WWII Veteran receives special Father’s Day surprise

Hannah Myers | Jefferson Post Wayne Miller poses with his gift with his wife Blanche and family members at his side.

Hannah Myers | Jefferson Post Retired National Guard member Billy Carter presents WWII veteran Wayne Miller with replicas of his honor metals.

WEST JEFFERSON — WWII Veteran Wayne Miller was presented with replicas of his honor metals displayed in a shadow box as a surprise gift from his family for Father’s Day on Sunday, June 21.

Retired National Guard member Billy Carter and Commander of VWF Post 7946 Jeff Houck presented Miller the gift in the presence of Miller’s family at Forest Ridge Assistant Living in West Jefferson.

Miller received his draft notice in August of 1943. He left from New York in 1944 for an unknown destination, leaving behind his wife Blanche and their young son.

Miller was first taken from New York to Scotland and then to England to prepare for an unknown mission.

Miller and other American soldiers were not informed about their assigned mission until three days prior.

The mission was the infamous D-Day invasion in Normandy, France which took place on June 6, 1944.

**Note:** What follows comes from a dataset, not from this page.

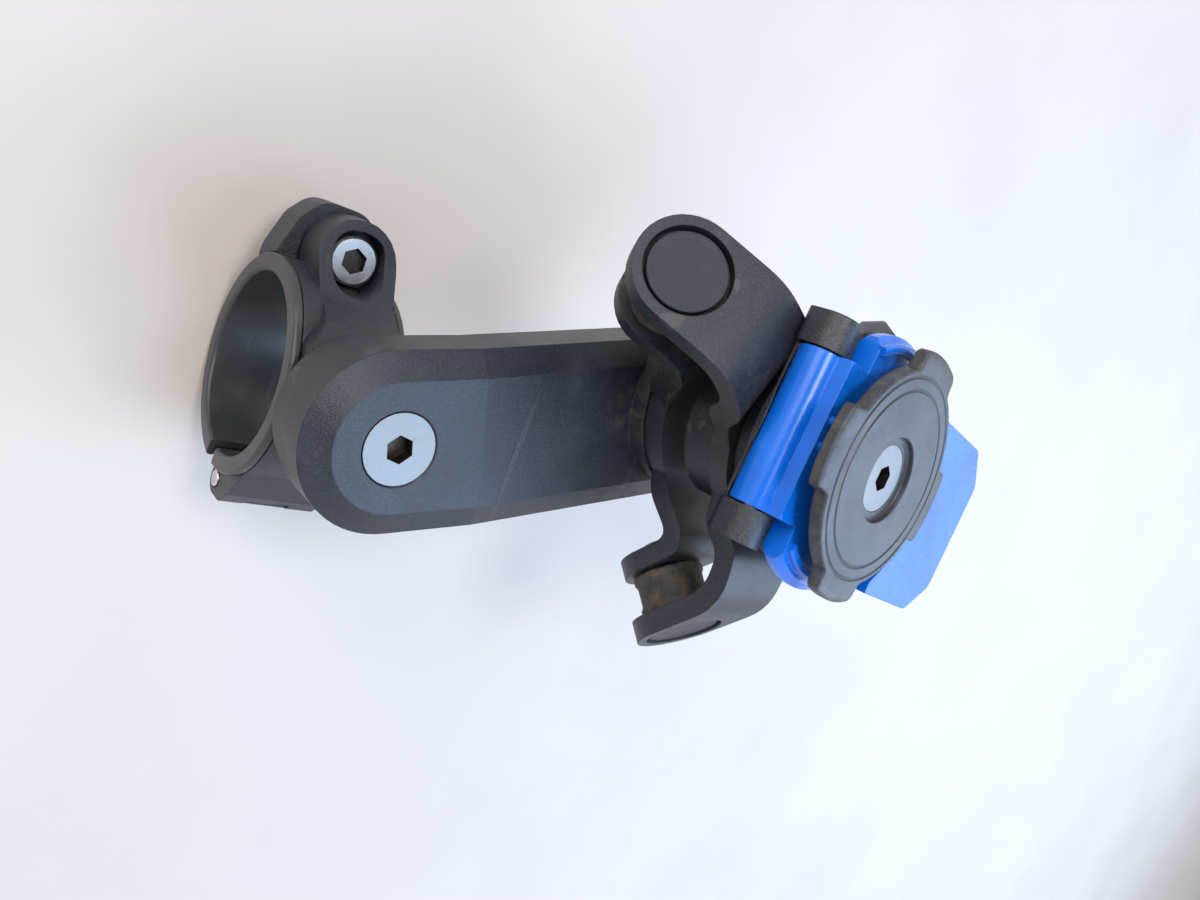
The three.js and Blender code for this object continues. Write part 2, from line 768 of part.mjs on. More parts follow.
// The disc's plan: a round plate with four equal lugs
function discPlan() {
  const shape = new THREE.Shape();
  const steps = 5;
  for (let i = 0; i < 4; i++) {
    const middle = i * 90;
    const lugFrom = middle - disc.lugHalfAngle;
    const lugTo = middle + disc.lugHalfAngle;
    const rootTo = middle + 90 - disc.lugHalfAngle - disc.lugRamp;
    const arcs = [
      [disc.lug, lugFrom, lugTo],
      [disc.root, lugTo + disc.lugRamp, rootTo],
    ];
    for (const [radius, from, to] of arcs) {
      for (let k = 0; k <= steps; k++) {
        const angle = radians(from + ((to - from) * k) / steps);
        const [x, y] = [radius * Math.cos(angle), radius * Math.sin(angle)];
        if (i === 0 && k === 0 && radius === disc.lug) shape.moveTo(x, y);
        else shape.lineTo(x, y);
      }
    }
  }
  shape.closePath();
  return shape;
}

function twistDisc() {
  const bottom = disc.top - disc.plate;
  const floor = disc.top - disc.recessDepth;
  const plate = solidOf(extruded(discPlan(), bottom, disc.top));
  return cut(
    join(plate, disk(disc.neck, head.postTop + seat, bottom + 1)),
    disk(m6.hole, 0, 60, 0, 0, 20),
    countersink(floor),
    disk(disc.recess, floor, disc.top + 1, 0, 0, 40),
  );
}

// Assembly

const mount = new THREE.Group();

const pinLength = cylinderX(hinge.pin, clampFrom - 0.4, clampTo + 0.4, hingeY, hinge.z, 24);
const clampNutBottom = ear.rearBottom + 0.3;
const clampNut = nut(m5.nutFlats, m5.shank + 0.45, clampNutBottom, clampNutBottom + m5.nut, ear.x, earY);
const armNutTop = bossTop - 1.7;
const armNutBottom = armNutTop - m6.thinNut;

mount.add(
  mesh("clamp_front_half", clampFrontHalf(), nylon),
  mesh("clamp_rear_half", clampRearHalf(), nylon),
  mesh("bar_liner", linerSleeve(), nylon),
  mesh("hinge_pin", pinLength, steel),
  mesh("clamp_bolt", clampBolt(), steel),
  mesh("clamp_nut", clampNut, steel),
  mesh("arm_nut", nut(m6.nutFlats, m6.shank + fit, armNutBottom, armNutTop), steel),
);

const armGroup = new THREE.Group();
armGroup.rotation.z = radians(arm.angle);
armGroup.add(
  mesh("arm", armBody(), nylon),
  mesh("arm_bolt", countersunkScrew(armFace - 0.1, armNutBottom + 0.3), steel),
);
mount.add(armGroup);

const axisGroup = new THREE.Group();
axisGroup.position.set(arm.reach, 0, armFace);
axisGroup.rotation.y = radians(arm.bend);
armGroup.add(axisGroup);

const damperNutBottom = -faceDrop - arm.thickness + 0.3;
const damperNut = nut(m6.nutFlats, m6.shank + fit, damperNutBottom, damperNutBottom + m6.nut);
axisGroup.add(
  mesh("damper_bolt", countersunkScrew(damper.innerTop - 0.1, damperNutBottom + 0.1), steel),
  mesh("damper_nut", damperNut, steel),
);

const damperGroup = new THREE.Group();
damperGroup.rotation.z = radians(damper.turn);
damperGroup.add(mesh("inner_chassis", innerChassis(), nylon));
damperGroup.add(mesh("outer_chassis", outerChassis(), nylon));
[1, 2, 3].forEach((number) => {
  const leg = new THREE.Group();
  leg.rotation.z = radians(120 * number);
  leg.add(
    mesh(`grommet_${number}`, grommetBody(), rubber),
    mesh(`grommet_pin_${number}`, grommetPin(), steel),
    mesh(`lobe_cap_${number}`, lobeCap(), nylon),
  );
  damperGroup.add(leg);
});
axisGroup.add(damperGroup);

const headGroup = new THREE.Group();
headGroup.rotation.z = radians(head.turn);
const nutBottom = damper.bossBottom + 0.2;
headGroup.add(
  mesh("head_base", headBase(), nylon),
  mesh("release_lever", leverBody(), blue),
  mesh("lever_pin", leverPin(), steel),
  mesh("lever_spring", leverSpring(), steel),
  mesh("twist_disc", twistDisc(), nylon),
  mesh("disc_screw", countersunkScrew(disc.top - disc.recessDepth - 0.1, nutBottom + 0.3), steel),
);
axisGroup.add(headGroup);
damperGroup.add(mesh("head_nut", nut(m6.nutFlats, m6.shank + fit, nutBottom, nutBottom + m6.nut), steel));

export default mount;
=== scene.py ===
# Phone mount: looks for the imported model, in metres and in its frame.
import math
import bmesh
import bpy
from mathutils import Matrix, Vector


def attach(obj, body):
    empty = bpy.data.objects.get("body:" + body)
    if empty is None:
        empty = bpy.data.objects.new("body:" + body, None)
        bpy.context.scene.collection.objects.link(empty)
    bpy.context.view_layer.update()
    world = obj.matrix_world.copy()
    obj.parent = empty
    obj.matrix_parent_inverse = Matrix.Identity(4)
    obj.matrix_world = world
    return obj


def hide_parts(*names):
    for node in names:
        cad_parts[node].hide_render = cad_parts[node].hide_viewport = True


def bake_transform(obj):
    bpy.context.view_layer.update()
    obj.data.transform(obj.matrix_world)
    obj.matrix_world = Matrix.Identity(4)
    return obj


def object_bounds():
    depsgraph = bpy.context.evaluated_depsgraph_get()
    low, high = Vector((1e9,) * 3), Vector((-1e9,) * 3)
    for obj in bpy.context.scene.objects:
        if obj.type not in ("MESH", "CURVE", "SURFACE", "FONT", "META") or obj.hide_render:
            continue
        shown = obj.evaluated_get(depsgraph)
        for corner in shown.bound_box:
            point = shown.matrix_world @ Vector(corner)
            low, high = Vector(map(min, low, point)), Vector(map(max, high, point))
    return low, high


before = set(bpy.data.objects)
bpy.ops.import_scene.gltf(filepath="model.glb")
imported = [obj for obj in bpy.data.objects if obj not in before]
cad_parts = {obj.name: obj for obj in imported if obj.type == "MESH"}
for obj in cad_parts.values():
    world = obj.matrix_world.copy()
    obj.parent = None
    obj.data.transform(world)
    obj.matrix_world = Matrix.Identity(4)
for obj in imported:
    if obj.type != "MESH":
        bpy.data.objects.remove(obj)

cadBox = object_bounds()
scene = bpy.context.scene
mm = 0.001

# Camera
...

From England, Miller and others were transported by ship to the Normandy shoreline where the men boarded smaller boats to be taken closer to the beach. While under heavy machine gun fire and after wading in waist deep water for 100 to 200 yards, most the men were able to finally reach the beach shore.

The men quickly moved inland and spent the next five weeks in constant combat fighting from hedgerow to hedgerow, eventually advancing approximately 20 miles inland.

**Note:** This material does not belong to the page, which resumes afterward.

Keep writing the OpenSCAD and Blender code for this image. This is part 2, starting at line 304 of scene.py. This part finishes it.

According to Miller, during these five weeks he was unable to change clothes or shave since their primary ship that had brought them from England had sunk before his personal belongings could be unloaded.

On July 12, 1944 on the outskirts of St-Lo, Miller said his squad came under heavy fire from the Germans in a hedgerow in front of them and to their left, which was left exposed because another squad failed to advance as planned.

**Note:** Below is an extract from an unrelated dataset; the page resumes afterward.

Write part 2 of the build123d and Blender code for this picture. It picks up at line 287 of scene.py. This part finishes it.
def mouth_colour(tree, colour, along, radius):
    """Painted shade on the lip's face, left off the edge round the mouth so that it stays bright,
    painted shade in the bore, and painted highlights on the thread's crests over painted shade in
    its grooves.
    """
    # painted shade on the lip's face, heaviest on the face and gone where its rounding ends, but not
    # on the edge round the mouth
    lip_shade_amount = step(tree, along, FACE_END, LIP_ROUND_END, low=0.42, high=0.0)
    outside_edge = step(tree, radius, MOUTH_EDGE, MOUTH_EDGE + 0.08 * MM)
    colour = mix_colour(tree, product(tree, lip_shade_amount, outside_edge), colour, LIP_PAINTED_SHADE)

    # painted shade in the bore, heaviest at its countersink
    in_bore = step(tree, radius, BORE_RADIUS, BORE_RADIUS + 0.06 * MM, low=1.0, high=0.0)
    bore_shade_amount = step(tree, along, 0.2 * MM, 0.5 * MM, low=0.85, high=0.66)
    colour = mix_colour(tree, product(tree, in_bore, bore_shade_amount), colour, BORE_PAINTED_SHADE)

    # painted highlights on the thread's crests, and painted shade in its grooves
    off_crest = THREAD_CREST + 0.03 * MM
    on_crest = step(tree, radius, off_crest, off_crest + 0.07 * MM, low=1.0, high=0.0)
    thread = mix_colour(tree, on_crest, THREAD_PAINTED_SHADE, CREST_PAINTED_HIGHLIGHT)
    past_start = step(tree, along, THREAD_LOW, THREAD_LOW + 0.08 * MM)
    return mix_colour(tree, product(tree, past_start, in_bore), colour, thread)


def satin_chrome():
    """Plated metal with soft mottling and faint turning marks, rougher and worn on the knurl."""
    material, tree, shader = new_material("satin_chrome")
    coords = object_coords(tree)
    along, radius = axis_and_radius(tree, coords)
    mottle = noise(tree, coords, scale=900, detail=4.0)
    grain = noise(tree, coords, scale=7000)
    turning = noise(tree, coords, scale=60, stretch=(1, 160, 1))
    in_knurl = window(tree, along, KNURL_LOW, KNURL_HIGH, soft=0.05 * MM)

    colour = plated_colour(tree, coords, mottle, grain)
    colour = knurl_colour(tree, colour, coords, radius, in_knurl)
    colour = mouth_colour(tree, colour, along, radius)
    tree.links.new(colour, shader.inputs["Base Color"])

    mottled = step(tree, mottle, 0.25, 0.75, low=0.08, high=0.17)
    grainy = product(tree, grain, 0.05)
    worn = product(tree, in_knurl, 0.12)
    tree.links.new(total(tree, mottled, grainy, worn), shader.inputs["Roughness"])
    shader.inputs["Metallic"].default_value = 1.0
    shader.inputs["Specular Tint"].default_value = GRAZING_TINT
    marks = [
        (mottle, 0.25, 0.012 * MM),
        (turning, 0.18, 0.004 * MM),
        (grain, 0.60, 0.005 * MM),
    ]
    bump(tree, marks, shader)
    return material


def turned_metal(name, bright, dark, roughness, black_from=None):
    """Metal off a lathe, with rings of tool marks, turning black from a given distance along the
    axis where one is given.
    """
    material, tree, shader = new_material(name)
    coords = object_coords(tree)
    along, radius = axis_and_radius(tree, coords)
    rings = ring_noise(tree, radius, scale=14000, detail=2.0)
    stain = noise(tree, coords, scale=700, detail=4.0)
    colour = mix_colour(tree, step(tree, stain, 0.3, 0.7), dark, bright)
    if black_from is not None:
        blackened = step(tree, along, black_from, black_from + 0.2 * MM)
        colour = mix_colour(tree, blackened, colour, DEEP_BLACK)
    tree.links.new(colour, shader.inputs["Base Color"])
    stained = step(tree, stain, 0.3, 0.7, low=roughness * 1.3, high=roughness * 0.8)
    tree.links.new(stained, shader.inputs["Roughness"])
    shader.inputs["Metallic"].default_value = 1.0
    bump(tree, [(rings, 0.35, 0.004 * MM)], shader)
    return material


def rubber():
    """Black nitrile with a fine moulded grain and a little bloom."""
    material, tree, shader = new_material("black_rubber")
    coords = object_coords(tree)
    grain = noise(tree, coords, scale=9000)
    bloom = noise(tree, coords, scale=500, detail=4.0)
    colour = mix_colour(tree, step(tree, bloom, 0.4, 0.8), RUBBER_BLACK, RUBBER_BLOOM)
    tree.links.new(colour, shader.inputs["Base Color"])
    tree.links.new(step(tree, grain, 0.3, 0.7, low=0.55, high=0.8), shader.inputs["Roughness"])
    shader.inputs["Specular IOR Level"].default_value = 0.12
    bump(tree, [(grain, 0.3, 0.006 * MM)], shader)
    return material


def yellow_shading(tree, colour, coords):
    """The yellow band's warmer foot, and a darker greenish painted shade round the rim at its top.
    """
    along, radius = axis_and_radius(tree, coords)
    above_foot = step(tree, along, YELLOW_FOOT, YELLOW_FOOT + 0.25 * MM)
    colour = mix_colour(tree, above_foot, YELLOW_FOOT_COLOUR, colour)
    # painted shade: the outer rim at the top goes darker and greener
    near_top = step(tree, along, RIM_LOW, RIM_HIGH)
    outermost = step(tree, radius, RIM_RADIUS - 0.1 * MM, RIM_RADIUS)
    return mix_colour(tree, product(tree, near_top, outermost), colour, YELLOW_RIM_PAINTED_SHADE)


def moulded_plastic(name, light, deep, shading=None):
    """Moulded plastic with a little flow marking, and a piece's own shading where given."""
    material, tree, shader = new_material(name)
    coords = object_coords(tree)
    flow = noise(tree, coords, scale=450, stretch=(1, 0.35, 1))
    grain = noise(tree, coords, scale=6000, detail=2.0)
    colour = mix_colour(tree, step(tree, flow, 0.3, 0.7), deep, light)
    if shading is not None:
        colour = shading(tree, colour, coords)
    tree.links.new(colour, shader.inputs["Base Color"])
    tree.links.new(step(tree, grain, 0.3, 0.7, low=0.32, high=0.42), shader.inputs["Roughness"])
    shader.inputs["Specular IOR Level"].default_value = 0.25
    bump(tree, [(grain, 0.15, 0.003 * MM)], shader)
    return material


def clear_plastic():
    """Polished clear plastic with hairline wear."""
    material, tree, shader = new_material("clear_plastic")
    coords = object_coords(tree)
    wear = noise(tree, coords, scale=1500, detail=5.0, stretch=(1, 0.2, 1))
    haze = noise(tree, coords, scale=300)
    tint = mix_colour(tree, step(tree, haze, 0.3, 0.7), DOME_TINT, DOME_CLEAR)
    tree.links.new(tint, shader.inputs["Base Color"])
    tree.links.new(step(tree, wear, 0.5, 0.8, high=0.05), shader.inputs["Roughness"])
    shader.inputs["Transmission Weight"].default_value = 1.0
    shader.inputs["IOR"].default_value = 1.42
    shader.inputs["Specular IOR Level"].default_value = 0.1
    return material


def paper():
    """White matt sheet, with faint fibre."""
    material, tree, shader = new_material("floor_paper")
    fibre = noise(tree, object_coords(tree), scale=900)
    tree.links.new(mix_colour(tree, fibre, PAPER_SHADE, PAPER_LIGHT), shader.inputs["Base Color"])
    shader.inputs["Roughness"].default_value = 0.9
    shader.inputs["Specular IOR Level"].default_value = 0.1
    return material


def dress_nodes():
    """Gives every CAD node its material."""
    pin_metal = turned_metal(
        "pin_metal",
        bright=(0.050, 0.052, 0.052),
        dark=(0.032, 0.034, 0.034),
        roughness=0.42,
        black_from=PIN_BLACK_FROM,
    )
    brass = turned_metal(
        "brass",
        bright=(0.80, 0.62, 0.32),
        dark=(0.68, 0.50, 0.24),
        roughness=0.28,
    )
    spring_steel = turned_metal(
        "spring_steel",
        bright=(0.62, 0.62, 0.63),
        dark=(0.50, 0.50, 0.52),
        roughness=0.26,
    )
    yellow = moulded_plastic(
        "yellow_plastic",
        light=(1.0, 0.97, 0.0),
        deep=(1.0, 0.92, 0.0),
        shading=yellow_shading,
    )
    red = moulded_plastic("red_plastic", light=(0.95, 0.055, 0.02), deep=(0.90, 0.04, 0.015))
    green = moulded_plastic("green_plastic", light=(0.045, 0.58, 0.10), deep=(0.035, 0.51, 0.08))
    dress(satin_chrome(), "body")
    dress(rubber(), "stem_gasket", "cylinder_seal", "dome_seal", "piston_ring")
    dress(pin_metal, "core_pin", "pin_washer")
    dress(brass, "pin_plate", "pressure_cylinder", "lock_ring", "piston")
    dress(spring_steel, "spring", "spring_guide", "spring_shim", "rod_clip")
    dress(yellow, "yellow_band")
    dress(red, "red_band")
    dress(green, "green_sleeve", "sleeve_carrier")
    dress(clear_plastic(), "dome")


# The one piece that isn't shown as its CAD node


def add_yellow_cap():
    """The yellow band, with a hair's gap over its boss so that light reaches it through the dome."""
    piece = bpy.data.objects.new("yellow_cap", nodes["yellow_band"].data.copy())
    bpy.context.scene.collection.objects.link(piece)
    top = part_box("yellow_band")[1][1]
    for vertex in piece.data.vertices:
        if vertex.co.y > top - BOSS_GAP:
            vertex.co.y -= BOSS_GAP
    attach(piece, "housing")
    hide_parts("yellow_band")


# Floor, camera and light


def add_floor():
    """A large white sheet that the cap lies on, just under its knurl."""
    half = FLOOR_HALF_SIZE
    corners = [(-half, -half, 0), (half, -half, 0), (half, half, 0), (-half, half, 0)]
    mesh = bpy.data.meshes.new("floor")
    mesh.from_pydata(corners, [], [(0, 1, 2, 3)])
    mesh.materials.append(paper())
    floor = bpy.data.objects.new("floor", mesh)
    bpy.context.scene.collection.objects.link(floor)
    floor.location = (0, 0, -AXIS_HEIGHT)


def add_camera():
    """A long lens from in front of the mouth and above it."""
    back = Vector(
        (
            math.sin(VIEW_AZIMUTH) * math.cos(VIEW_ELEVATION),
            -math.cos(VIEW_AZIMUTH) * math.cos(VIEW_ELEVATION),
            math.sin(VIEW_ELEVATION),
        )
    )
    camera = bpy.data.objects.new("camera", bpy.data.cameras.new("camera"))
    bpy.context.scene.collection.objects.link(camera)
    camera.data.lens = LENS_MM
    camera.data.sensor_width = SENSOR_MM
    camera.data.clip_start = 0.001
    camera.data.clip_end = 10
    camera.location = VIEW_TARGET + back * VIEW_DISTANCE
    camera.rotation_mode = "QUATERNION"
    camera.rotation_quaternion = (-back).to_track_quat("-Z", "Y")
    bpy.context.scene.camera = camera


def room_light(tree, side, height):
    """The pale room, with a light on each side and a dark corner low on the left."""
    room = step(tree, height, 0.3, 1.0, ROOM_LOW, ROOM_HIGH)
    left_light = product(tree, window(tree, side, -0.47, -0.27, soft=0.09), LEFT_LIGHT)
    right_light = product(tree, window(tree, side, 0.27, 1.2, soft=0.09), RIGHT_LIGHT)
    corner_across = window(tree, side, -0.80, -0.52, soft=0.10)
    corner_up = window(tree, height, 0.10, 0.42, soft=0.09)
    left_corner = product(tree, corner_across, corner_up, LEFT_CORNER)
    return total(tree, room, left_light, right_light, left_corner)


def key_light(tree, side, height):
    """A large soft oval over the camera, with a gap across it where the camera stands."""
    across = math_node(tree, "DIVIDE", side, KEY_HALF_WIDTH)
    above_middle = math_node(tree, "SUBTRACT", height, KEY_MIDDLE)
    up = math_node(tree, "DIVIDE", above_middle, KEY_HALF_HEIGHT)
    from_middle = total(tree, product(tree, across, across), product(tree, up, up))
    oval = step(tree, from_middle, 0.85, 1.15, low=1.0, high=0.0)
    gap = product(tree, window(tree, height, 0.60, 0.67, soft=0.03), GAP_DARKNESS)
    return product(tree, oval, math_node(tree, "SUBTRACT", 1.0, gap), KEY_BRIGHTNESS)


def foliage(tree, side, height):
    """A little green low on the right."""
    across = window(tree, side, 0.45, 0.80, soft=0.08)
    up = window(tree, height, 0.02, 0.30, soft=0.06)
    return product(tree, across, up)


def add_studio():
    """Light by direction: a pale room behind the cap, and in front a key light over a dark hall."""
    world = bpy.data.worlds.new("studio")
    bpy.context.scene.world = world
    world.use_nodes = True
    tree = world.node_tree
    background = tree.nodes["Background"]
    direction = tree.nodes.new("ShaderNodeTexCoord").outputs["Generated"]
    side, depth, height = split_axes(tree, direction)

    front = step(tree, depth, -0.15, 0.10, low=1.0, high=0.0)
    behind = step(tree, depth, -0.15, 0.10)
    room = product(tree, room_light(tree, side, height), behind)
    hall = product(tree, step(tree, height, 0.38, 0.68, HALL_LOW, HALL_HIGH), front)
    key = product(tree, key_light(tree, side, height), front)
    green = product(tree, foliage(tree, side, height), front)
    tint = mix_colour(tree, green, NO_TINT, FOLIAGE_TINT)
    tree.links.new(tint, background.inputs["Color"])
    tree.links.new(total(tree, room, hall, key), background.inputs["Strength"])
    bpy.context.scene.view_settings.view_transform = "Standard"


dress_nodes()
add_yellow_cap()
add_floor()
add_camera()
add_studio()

The men came under intense mortar, artillery, machine gun and small arms fire and while running for better cover, Miller was severally wounded from exploding mortar or artillery. He was able to crawl a few feet to a large, abandoned German foxhole. He was then joined by six or seven of the remaining members of his squad.

The squad remained in the foxhole while mortar rounds and artillery continued to explode around them.

Unable to attack or defend themselves, the men voted to surrender. The Squad’s Lieutenant put a white flag on the bayonet of a rifle and waved it into the air.

Germans soldiers quickly surrounded the men with rifles and ordered them to climb out of the foxhole. Miller was lifted out by his fellow soldiers as he was unable to walk or stand due to his injuries.

The German soldiers took all of Miller’s squad that were alive and could walk and a German soldier said they would send a medic for Miller.

“It would have been so easy for them to just kill us at that point and particularly me since I was left lying there on the ground and would have been an easy target,” Miller said. “It is for this reason I had a deep respect for the German soldier.”

The German medic never came.

Eventually a medic of the United States crawled onto German territory to pull Miller back behind their own lines.

“The Germans were only a few yards away when they allowed the medic to rescue me,” Miller said.

Miller was given seven pints of blood at a first aid station and was eventually moved to a field hospital in France before being moved again to England.

According to Miller, he remained in different hospitals in London until December, 1944 and returned to the United States on Christmas day.

The medic who Miller credits to saving his life wrote his name on a piece of paper for Miller which Miller stored in his wallet. Unfortunately, after returning to the United States, his wallet was stolen and the medic’s contact information was lost before Miller was able to contact him.

“This has always bothered me that I have not been able to contact and thank the medic who saved my life,” Miller said.

Miller was discharged from the service Nov. 2, 1945.

Miller and his wife Blanche currently reside at Forest Ridge Assistant Living in West Jefferson.

Together they have seven children, five grandchildren, and five great-grandchildren.

When Miller was presented with the replica metals he had previously earned he said, “I am so glad I was able to do it.”